Perché se è vero che Giorgio Armani è in un certo qual senso lui stesso un personaggio nazional-popolare; il suo stile e la sua eleganza essenziale e riservata, ricca di sfumature ma scevra di opulenza, sono quanto di più lontano dai canoni della moda generalista, la stessa che oggi alimenta una volgarità ostentata a tutti i costi. Giorgio Armani è lo stilista imprenditore che ha costruito da solo la sua fortuna, il rivoluzionario rimasto sempre fedele a sé stesso, colui che ha lanciato le mode ma non vi si è mai adeguato, senza temere i giudizi ma rimanendo ben saldo nelle sue radici. Per questo “Re Giorgio”, come lo chiamano molti addetti ai lavori, affascina incutendo, al contempo, un certo timore.

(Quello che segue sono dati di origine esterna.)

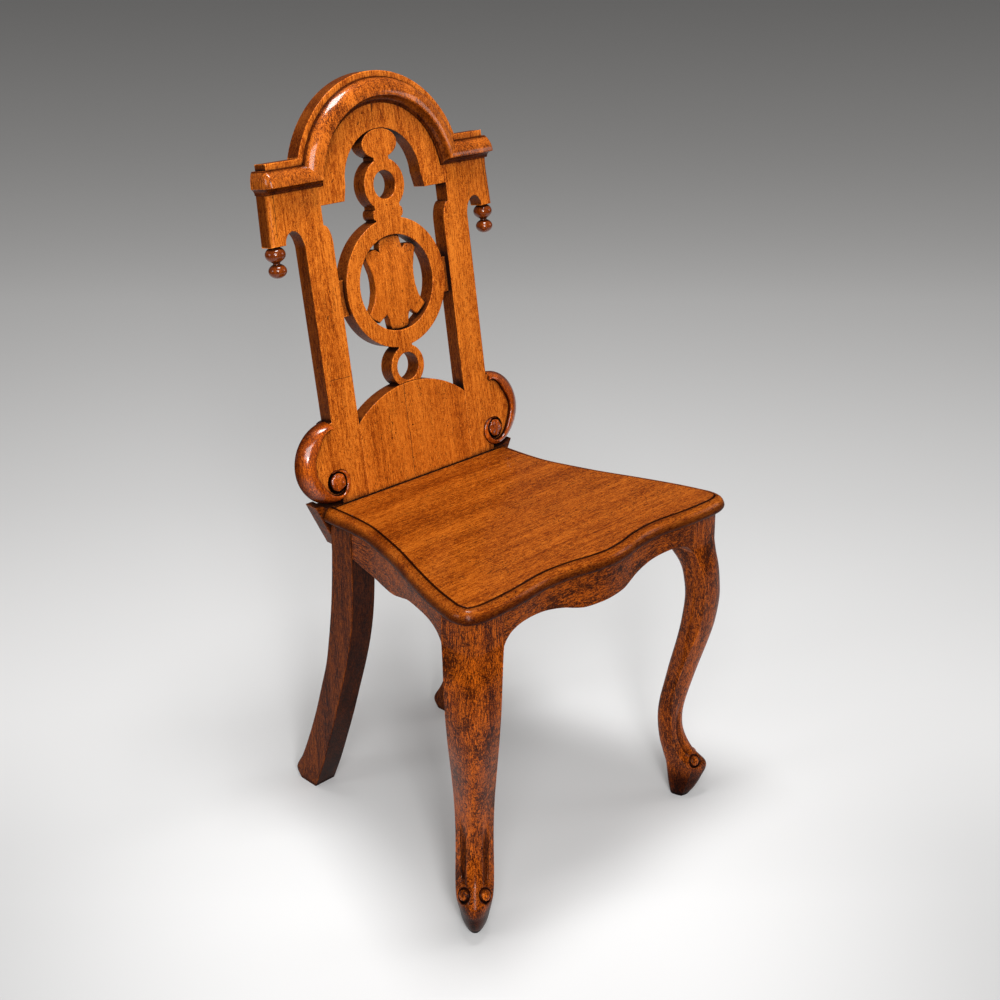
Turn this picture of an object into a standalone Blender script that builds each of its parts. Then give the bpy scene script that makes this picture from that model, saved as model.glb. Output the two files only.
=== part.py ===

La sfilata – È la voce di Pierfrancesco Favino a introdurre lo spettatore, conducendolo per mano nel mondo Armani. Lo guida attraverso “pensieri senza tempo” che racchiudono e spiegano la filosofia dello stilista, mentre sullo schermo scorrono le immagini di “re Giorgio” al lavoro nella sua sartoria e in interviste d’archivio. Venti minuti di video-documentario hanno preceduto la messa in onda della sfilata Primavera/Estate 2021 di Giorgio Armani, sabato in prima serata su La7. Un’anticamera necessaria, per preparare il pubblico generalista a quell’esperienza per lui del tutto nuova che è una sfilata di moda. Poi ecco comparire finalmente uno dopo l’altro i modelli con i capi di questa collezione che porta con sé il cambio di passo dell’era post-Covid.

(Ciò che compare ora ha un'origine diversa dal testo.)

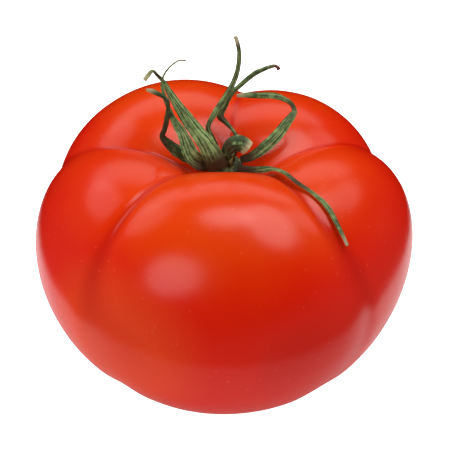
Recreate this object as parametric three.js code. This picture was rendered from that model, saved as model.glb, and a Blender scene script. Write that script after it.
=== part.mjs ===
// A ripe beefsteak tomato as picked: one lobed fruit, its short bent stalk and seven withered sepals.
// Units are millimetres and +Z is up. The origin is the middle of the flat spot that the fruit rests
// on, straight under its stem cavity. Bearings are in degrees from -Y, growing towards +X.

import * as THREE from "three";

// Driving dimensions of the fruit.
const centreHeight = 31; // from the ground up to the point that the skin is measured from
const lobeTilt = 6; // degrees that every lobe leans outwards
// Each lobe's middle lies `offset` from the axis and `drop` below the fruit's centre.
const lobes = [
  { bearing: -0.5, offset: 21.5, drop: 0, radial: 26.8, across: 37, upright: 31.1 },
  { bearing: 60, offset: 23.5, drop: 0.8, radial: 22.8, across: 38.4, upright: 28 },
  { bearing: 143.5, offset: 19.5, drop: 1.2, radial: 29.8, across: 29.5, upright: 28.2 },
  { bearing: -145.5, offset: 21.7, drop: -0.5, radial: 28.4, across: 32.5, upright: 28.5 },
  { bearing: -63, offset: 22.5, drop: 1.2, radial: 24.8, across: 37.5, upright: 27.8 },
];
const creaseBlend = 2; // how softly one lobe runs into the next
const heartRadius = 35; // a low, flattened ball that fills the underside between the lobes
const heartUpright = 20;
const heartDrop = 12;
const heartBlend = 5;
const cavityDepth = 4; // the extra dip at the foot of the stalk
const cavityRadius = 6;
const fruitSegments = { around: 64, upDown: 36 };

// Driving dimensions of the green parts.
const gap = 0.3; // clearance between one piece and the next
const sepalThickness = 0.7;
const sepalSegments = { around: 6, along: 24 };
const stalkSegments = { around: 14, along: 16 };

// The stalk stands in the stem cavity on a flared foot, and bends over at its broken joint.
// Each stop is [x, y, z, radius].
const stalkStops = [
  [0, 0, 47, 0.8],
  [0, 0, 50, 2.2],
  [0, 0, 52.5, 3.8],
  [0, 0, 53.8, 4.5],
  [0.1, 0, 54.4, 2.8],
  [0.6, 0, 55.6, 2.1],
  [0.9, 0, 57.3, 2],
  [1.6, 0, 59.2, 2.1],
  [2.9, 0, 60.2, 2.2],
  [4.4, -0.2, 60, 2.2],
  [5.8, -0.5, 58.9, 1.8],
];

// Each sepal runs from the stalk's foot to its dry tip, and `faces` is the way its broad side faces.
// Each stop is [x, y, z, half width].
const sepals = [
  {
    name: "sepal_front",
    faces: [0, -0.8, 0.6],
    stops: [
      [-1.5, -4, 55.3, 2.3],
      [-2.2, -3.4, 57.5, 2.6],
      [-4.5, -1.5, 61.5, 2.1],
      [-6.5, 0, 63.5, 1.8],
      [-9.5, 2, 67, 1.5],
      [-13, 5, 71.5, 0.85],
      [-14.5, 6, 74, 0.55],
      [-16, 6, 76, 0.4],
      [-17, 5.5, 77.5, 0.4],
      [-18, 5, 76.7, 0.6],
      [-19, 4.5, 75.5, 0.5],
    ],
  },
  {
    name: "sepal_front_left",
    faces: [0, -0.8, 0.6],
    stops: [
      [-3.5, -2, 55, 1.2],
      [-6, -2.5, 56.5, 2],
      [-8, -2, 58.5, 1.9],
      [-10, 0.5, 62.5, 1.3],
      [-12, 3, 64.5, 0.9],
      [-13, 4.5, 66, 0.6],
      [-14.5, 7, 69.3, 0.45],
      [-15, 9.5, 72, 0.4],
      [-13.5, 10, 75, 0.4],
      [-11, 9, 78, 0.4],
      [-9, 9, 78, 0.4],
    ],
  },
  {
    name: "sepal_left",
    faces: [-0.3, -0.6, 0.7],
    stops: [
      [-3.6, 0.6, 54.8, 0.9],
      [-6.5, 0.5, 55, 1.2],
      [-9.5, 0, 56.5, 1.5],
      [-12.5, 0.5, 58.5, 1.4],
      [-15, 1.5, 61, 0.8],
      [-14.5, 2, 63, 0.7],
      [-14, 2.5, 65.5, 0.7],
      [-13.5, 3, 69, 0.5],
      [-13.5, 3, 70.5, 0.4],
      [-14.5, 3.5, 71.5, 0.5],
      [-17, 3.5, 73, 0.6],
      [-18.5, 3.5, 73.5, 0.4],
    ],
  },
  {
    name: "sepal_back_left",
    faces: [0, -0.8, 0.6],
    stops: [
      [-1.8, 3.2, 55, 0.9],
      [-3, 4, 58.5, 0.8],
      [-4, 4.8, 61.5, 0.6],
      [-2.5, 6, 64.5, 0.7],
      [-0.5, 7.5, 67.2, 0.75],
      [1.5, 8.5, 70.5, 0.7],
      [3, 9.3, 74.5, 0.6],
      [3.5, 9.5, 79.5, 0.55],
      [3, 9.5, 83, 0.5],
      [2.5, 9.5, 84.8, 0.55],
    ],
  },
  {
    name: "sepal_back",
    faces: [0, -0.8, 0.6],
    stops: [
      [1.8, 3.8, 55, 0.9],
      [3, 5.3, 57.5, 0.6],
      [2, 7, 59, 0.45],
      [0.5, 8.5, 60, 0.6],
      [-1, 9.7, 61.2, 0.9],
      [-0.3, 10.8, 63, 0.9],
      [1.5, 12, 66, 0.65],
      [4, 13, 68.3, 0.6],
      [7.5, 14, 71, 0.65],
      [11.5, 14, 73, 0.45],
      [12.8, 13.7, 73, 0.4],
      [13.2, 13.5, 72.3, 0.55],
    ],
  },
  {
    name: "sepal_right",
    faces: [0, -0.7, 0.7],
    stops: [
      [3.9, 0.4, 54.9, 0.9],
      [6.5, 0.2, 56.1, 1.1],
      [9.5, 1.5, 57.7, 1.35],
      [12.5, 3, 60, 1.45],
      [14.7, 5, 62, 1.25],
      [16.5, 7, 63.5, 0.9],
      [17, 8.5, 64, 0.6],
      [15.8, 10.2, 65.2, 0.6],
      [12.5, 11, 66.3, 0.8],
      [8.5, 11, 66.5, 0.8],
      [5.5, 10.5, 67, 0.7],
      [3, 9.9, 67.2, 0.45],
    ],
  },
  {
    name: "sepal_front_right",
    faces: [0.5, -0.5, 0.7],
    stops: [
      [3.3, -2.4, 54.6, 0.9],
      [7.5, -3, 54.6, 0.9],
      [11, -5, 56.4, 0.95],
      [14, -9, 58.7, 0.85],
      [17, -13.5, 59.1, 0.6],
      [21, -17, 58.3, 0.55],
      [24, -20, 56.9, 0.75],
      [26.5, -24, 54.2, 0.65],
      [28.5, -27, 51, 0.4],
    ],
  },
];

const centre = new THREE.Vector3(0, 0, centreHeight);

const finishes = {
  skin: { color: 0xd6290c, roughness: 0.3, metalness: 0 },
  sepal: { color: 0x6c8548, roughness: 0.75, metalness: 0 },
  stalk: { color: 0x565a2a, roughness: 0.7, metalness: 0 },
};

// The larger of two numbers, eased over where they are nearly alike.
function smoothMax(a, b, blend) {
  const closeness = Math.max(blend - Math.abs(a - b), 0) / blend;
  return Math.max(a, b) + (closeness ** 3 * blend) / 6;
}

// The distance along a direction from the fruit's centre to the far side of an ellipsoid, which is
// given by its three unit axes, its half size along each, and its middle relative to the centre. A
// ray that misses the ellipsoid gives a small or negative distance.
function ellipsoidReach(direction, { axes, halfSizes, middle }) {
  let a = 0;
  let b = 0;
  let c = -1;
  axes.forEach((axis, i) => {
    const step = direction.dot(axis) / halfSizes[i];
    const start = -middle.dot(axis) / halfSizes[i];
    a += step * step;
    b += step * start;
    c += start * start;
  });
  return (-b + Math.sqrt(Math.max(b * b - a * c, 0))) / a;
}

// One lobe as an ellipsoid that leans outwards on its bearing.
function lobeEllipsoid({ bearing, offset, drop, radial, across, upright }) {
  const turn = THREE.MathUtils.degToRad(bearing);
  const tilt = THREE.MathUtils.degToRad(lobeTilt);
  const outward = new THREE.Vector3(Math.sin(turn), -Math.cos(turn), 0);
  const sideways = new THREE.Vector3(Math.cos(turn), Math.sin(turn), 0);
  const upward = new THREE.Vector3(0, 0, 1);
  const middle = outward.clone().multiplyScalar(offset);
  middle.z -= drop;
  const leaningOut = outward.clone().multiplyScalar(Math.cos(tilt));
  leaningOut.addScaledVector(upward, Math.sin(tilt));
  const leaningUp = upward.clone().multiplyScalar(Math.cos(tilt));
  leaningUp.addScaledVector(outward, -Math.sin(tilt));
  return { axes: [leaningOut, sideways, leaningUp], halfSizes: [radial, across, upright], middle };
}

const lobeEllipsoids = lobes.map(lobeEllipsoid);
const heart = {
  axes: [new THREE.Vector3(1, 0, 0), new THREE.Vector3(0, 1, 0), new THREE.Vector3(0, 0, 1)],
  halfSizes: [heartRadius, heartRadius, heartUpright],
  middle: new THREE.Vector3(0, 0, -heartDrop),
};

// The distance from the fruit's centre to its skin along a unit direction.
function skinReach(direction) {
  let reach = ellipsoidReach(direction, lobeEllipsoids[0]);
  for (const lobe of lobeEllipsoids.slice(1)) {
    reach = smoothMax(reach, ellipsoidReach(direction, lobe), creaseBlend);
  }
  reach = smoothMax(reach, ellipsoidReach(direction, heart), heartBlend);
  if (direction.z > 0) {
    const fromAxis = Math.hypot(direction.x, direction.y) * reach;
    reach -= cavityDepth * Math.exp(-((fromAxis / cavityRadius) ** 2));
  }
  return reach;
}

// The lobed fruit, cut off flat where it rests on the ground.
function fruitGeometry() {
  const geometry = new THREE.SphereGeometry(1, fruitSegments.around, fruitSegments.upDown);
  geometry.rotateX(Math.PI / 2);
  const position = geometry.getAttribute("position");
  const point = new THREE.Vector3();
  for (let i = 0; i < position.count; i += 1) {
    point.fromBufferAttribute(position, i).normalize();
    point.setLength(skinReach(point)).add(centre);
    position.setXYZ(i, point.x, point.y, Math.max(point.z, 0));
  }
  geometry.computeVertexNormals();
  return geometry;
}

// Lifts a point that would touch the fruit until it lies a gap above the skin.
function liftOffSkin(point) {
  const ray = point.clone().sub(centre);
  const clear = skinReach(ray.clone().normalize()) + gap;
  if (ray.length() < clear) {
    point.copy(centre).add(ray.setLength(clear));
  }
}

// A closed body swept along a smooth route through `stops`. Its section is an oval: the last number
// of each stop is half its width, and `halfThickness` maps that to half its thickness.
function sweptGeometry(stops, faces, halfThickness, segments) {
  const route = new THREE.CatmullRomCurve3(stops.map(([x, y, z]) => new THREE.Vector3(x, y, z)));
  const broadSide = new THREE.Vector3(...faces);
  const geometry = new THREE.SphereGeometry(1, segments.around, segments.along);
  const position = geometry.getAttribute("position");
  const uv = geometry.getAttribute("uv");
  for (let i = 0; i < position.count; i += 1) {
    const along = 1 - uv.getY(i);
    const ring = Math.hypot(position.getX(i), position.getZ(i));
    const inRing = ring > 1e-6 ? 1 / ring : 0;
    const stop = Math.min(Math.floor(along * (stops.length - 1)), stops.length - 2);
    const between = along * (stops.length - 1) - stop;
    const halfWidth = THREE.MathUtils.lerp(stops[stop][3], stops[stop + 1][3], between);
    const tangent = route.getTangent(along);
    const across = broadSide.clone().cross(tangent).normalize();
    const outwards = tangent.clone().cross(across);
    const point = route.getPoint(along);
    point.addScaledVector(across, position.getX(i) * inRing * halfWidth);
    point.addScaledVector(outwards, position.getZ(i) * inRing * halfThickness(halfWidth));
    liftOffSkin(point);
    position.setXYZ(i, point.x, point.y, point.z);
  }
  geometry.computeVertexNormals();
  return geometry;
}

function sepalGeometry({ stops, faces }) {
  return sweptGeometry(stops, faces, () => sepalThickness / 2, sepalSegments);
}

function stalkGeometry() {
  return sweptGeometry(stalkStops, [0, -1, 0], (radius) => radius, stalkSegments);
}

function piece(name, geometry, finish) {
  const mesh = new THREE.Mesh(geometry, new THREE.MeshStandardMaterial(finish));
  mesh.name = name;
  return mesh;
}

const tomato = new THREE.Group();
tomato.add(piece("fruit", fruitGeometry(), finishes.skin));
tomato.add(piece("stalk", stalkGeometry(), finishes.stalk));
for (const sepal of sepals) {
  tomato.add(piece(sepal.name, sepalGeometry(sepal), finishes.sepal));
}

export default tomato;
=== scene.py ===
"""A ripe beefsteak tomato with its withered sepals and a stub of stalk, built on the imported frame.

Lengths in the tables below are in millimetres and are turned to metres where they are used. The
origin is the middle of the flat spot that the fruit rests on, +Z is up, and bearings are in degrees
from -Y, growing towards +X.
"""

import math
from functools import partial

import bpy
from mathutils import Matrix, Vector


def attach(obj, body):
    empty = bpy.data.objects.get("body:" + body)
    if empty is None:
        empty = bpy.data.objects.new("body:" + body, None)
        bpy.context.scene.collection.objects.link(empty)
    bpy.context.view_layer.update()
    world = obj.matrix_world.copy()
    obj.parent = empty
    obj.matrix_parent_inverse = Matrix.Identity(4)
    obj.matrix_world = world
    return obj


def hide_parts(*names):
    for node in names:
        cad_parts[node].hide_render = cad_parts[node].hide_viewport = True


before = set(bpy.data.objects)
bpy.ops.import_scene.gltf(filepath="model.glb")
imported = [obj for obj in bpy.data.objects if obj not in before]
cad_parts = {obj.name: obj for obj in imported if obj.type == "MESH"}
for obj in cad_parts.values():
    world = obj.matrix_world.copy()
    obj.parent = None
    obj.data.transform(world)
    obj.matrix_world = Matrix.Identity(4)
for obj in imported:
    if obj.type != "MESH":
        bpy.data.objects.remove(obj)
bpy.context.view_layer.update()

bl_info = {
    "name": "Beefsteak Tomato",
    "version": (1, 0, 0),
    "blender": (4, 5, 0),
    "location": "3D View > Sidebar > Tomato",
    "description": "Builds a lobed tomato with its sepals, stalk and a plain studio",
    "category": "Object",
}

MM = 0.001
BODY = "root"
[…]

Ecco allora comodi pantaloni fluttuanti, in tutte le sfumature del “greige”, vestire uomini e donne; giocando con fantasie astratte dai rimandi floreali o ritmiche geometriche ton sur ton. Poi ancora il verde giada, pennellate di indaco polveroso e un pizzico di nero. Quel nero. Che siano mat o scintillanti, tutti i capi sono stati pensati per passare in secondo piano rispetto all’individuo che li indossa. La silhouette, sia femminile che maschile, è essenziale, morbida, fluida: tornano le iconiche giacche destrutturate, i pantaloni con le pence, gli abiti lunghi. Con quel mix di rigore e sensualità che solo Armani, come un alchimista, riesce a calibrare, fermando letteralmente lo scorrere del tempo.